A leading heart expert at Queen Mary, University of London has been honoured for pioneering a host of breakthrough treatments for heart disease.
3 December 2009
Professor Martin Rothman received the inaugural award for "outstanding contribution to innovation" at NHS Innovations London’s annual awards dinner last week.
Presenting it, Olympic Gold Medallist Tessa Sanderson said: “This award goes to an outstanding innovator, who, by his own admission has said the roots of his success as a cardiologist and cardiac interventionist have been firmly laid in innovation.
“He recognised early on the need to kiss a lot of frogs in order to find the princes of ideas, something which has pushed him further and kept him at the leading edge of research.”
“He’s a great advocate of innovation, building a research inheritance to encourage and promote entrepreneurship as clinical activity.”
Throughout his career Consultant Interventional Cardiologist and Professor of Interventional Cardiology, Rothman has been behind a number of key innovations and is currently the inventor on 25 patent families.
In 1982 Professor Rothman was one of the first doctors in the UK to use angioplasty on heart attack patients, a now-common technique used to unblock arteries without the need for surgery.
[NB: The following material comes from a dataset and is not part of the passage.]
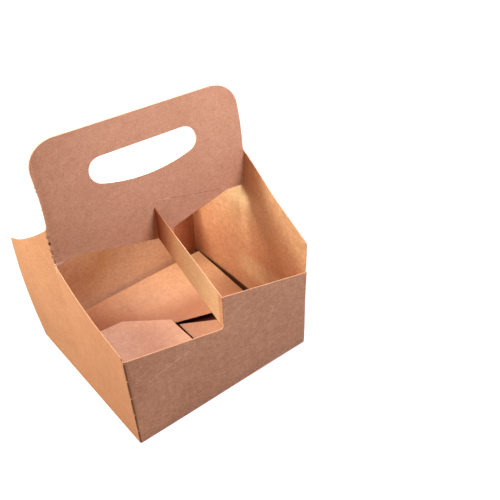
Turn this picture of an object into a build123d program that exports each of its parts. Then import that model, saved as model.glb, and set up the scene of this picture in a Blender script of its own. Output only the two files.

In 1987 he also introduced the coronary stent in the UK, a tiny scaffold-like device inserted into a patient’s artery to stop it from closing.
At the time, both innovations were deemed novel and dangerous, yet both are now mainstream procedures.
Professor Rothman said: “I was honoured and surprised to receive this award and would like to acknowledge NHS Innovations London for their continuing support and funding which has enabled me to develop some of my more recent inventions.
“There are some exciting things in the pipeline in terms of innovative treatments for heart disease which kills one in three people in the UK.”
One such product is Professor Rothman’s ascending thoracic aorta graft (ATAG) innovation. The ATAG is a prosthetic blood vessel that can be inserted into the body using a catheter to re-establish blood flow around a diseased or damaged vessel section. The new system aims to replace the current high-cost, high-risk procedure, open heart surgery, used to treat this condition. A prototype for use in animal trials is near completion.
Professor Martin Rothman and his team also picked up an award from NHS Innovations London in 2008 for their work on another innovative device, Percutaneous Implantable Cardiac Support (PICS). The device, used to treat end stage heart failure, is small enough to be implanted without the need for major surgery. Development of this product continues and testing in animals is expected to begin in 2010.